You just can’t help good things from catching, and it wasn’t long before the Wehner’s daughter and son-in-law, Jessica and Jeremy, had caught their parents’ enthusiasm and joined the team, eventually purchasing the Dairy and vaulting their cheesemaking to the next level. While Jeremy buried himself in the love-song chemistry of old-world cheesemaking, Jessica set about finding an outlet through which they could share their passion for sustainable agriculture and humane practices with the city they loved.

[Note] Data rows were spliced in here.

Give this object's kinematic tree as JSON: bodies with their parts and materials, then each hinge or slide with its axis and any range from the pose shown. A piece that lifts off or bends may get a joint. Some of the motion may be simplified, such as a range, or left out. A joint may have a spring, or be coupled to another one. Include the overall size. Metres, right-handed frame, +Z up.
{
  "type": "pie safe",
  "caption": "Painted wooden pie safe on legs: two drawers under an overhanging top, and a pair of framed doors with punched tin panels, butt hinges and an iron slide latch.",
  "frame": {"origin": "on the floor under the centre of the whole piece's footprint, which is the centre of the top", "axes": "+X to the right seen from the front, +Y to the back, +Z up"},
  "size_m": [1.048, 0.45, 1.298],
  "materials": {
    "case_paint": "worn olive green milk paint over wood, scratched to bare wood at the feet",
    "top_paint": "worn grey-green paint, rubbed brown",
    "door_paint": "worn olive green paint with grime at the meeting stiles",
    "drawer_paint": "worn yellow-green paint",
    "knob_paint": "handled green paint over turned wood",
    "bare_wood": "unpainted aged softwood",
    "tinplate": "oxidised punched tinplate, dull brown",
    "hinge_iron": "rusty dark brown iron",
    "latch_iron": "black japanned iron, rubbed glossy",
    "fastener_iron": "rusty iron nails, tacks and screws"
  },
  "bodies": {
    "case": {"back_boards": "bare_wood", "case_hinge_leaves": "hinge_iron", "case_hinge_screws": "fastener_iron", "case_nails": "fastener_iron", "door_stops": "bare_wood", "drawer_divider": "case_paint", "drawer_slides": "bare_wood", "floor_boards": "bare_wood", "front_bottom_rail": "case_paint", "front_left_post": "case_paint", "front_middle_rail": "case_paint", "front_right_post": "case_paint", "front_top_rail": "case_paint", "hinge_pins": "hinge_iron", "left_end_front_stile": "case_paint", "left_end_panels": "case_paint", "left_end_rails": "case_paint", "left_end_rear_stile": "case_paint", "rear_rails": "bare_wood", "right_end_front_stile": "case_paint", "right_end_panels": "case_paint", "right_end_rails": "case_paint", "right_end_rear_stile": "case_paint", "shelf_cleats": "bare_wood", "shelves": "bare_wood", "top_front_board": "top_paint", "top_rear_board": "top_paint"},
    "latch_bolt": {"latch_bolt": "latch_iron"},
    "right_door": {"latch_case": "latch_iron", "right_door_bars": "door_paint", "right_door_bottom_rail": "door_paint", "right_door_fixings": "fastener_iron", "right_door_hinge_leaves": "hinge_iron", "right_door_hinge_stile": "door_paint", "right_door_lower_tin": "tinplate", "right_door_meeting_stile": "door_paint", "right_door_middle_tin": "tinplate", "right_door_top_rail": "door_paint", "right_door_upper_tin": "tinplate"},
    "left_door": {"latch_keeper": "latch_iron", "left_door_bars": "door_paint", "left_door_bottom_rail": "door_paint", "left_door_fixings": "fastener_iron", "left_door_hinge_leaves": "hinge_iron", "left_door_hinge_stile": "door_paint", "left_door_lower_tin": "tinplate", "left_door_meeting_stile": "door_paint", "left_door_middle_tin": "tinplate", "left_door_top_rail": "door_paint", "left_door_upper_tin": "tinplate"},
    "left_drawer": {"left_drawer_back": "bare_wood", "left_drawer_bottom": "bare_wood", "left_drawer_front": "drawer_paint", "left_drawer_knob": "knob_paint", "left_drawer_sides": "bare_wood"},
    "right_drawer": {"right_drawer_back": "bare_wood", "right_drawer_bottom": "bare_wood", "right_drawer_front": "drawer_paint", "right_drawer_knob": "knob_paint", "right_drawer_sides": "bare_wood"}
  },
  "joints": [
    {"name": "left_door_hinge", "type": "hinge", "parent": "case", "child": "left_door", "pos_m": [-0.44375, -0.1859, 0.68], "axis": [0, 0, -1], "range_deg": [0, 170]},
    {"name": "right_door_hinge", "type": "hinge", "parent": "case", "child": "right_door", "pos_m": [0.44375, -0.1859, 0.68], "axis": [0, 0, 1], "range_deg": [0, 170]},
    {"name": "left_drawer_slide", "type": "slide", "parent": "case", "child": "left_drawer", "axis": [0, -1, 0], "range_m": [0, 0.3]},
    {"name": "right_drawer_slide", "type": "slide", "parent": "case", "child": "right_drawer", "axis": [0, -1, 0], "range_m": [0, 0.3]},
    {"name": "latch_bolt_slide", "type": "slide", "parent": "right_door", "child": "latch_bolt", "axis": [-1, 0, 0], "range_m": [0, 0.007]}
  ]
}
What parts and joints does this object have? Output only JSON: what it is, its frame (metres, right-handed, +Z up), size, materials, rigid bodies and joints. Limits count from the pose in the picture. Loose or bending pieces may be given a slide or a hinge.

Sweet Grass Dairy’s downtown shop is the perfect marriage, as it were, of the two. Part neighborhood pub, part local retail, and 100% unabashed showroom for their spectacular cheese, the Sweet Grass Dairy Cheese Shop is the perfect place to grab a pint or sample one of a stunning quintet of core cheeses—from buttery rounds of their camembert-style Green Hill to pungent crumbles of their Asher Blue.
With twenty ribbons of national recognition under their belt and diehard fans across thirty-eight states, it would be easy to assume that Sweet Grass Dairy has reached the sweet-spot of success that would usher in the arrival of warehouse orders and mass production, but to assume so would be to miss the point entirely. To the folks at Sweet Grass, the phrase “handcrafted” isn’t just a buzzword. One might say, in fact, that it’s the anti-buzzword, the culmination of centuries of tradition, of nature as nature herself intended, and of the simple truth imparted when the entire creation of a product can be traced in a single line from heart to hand.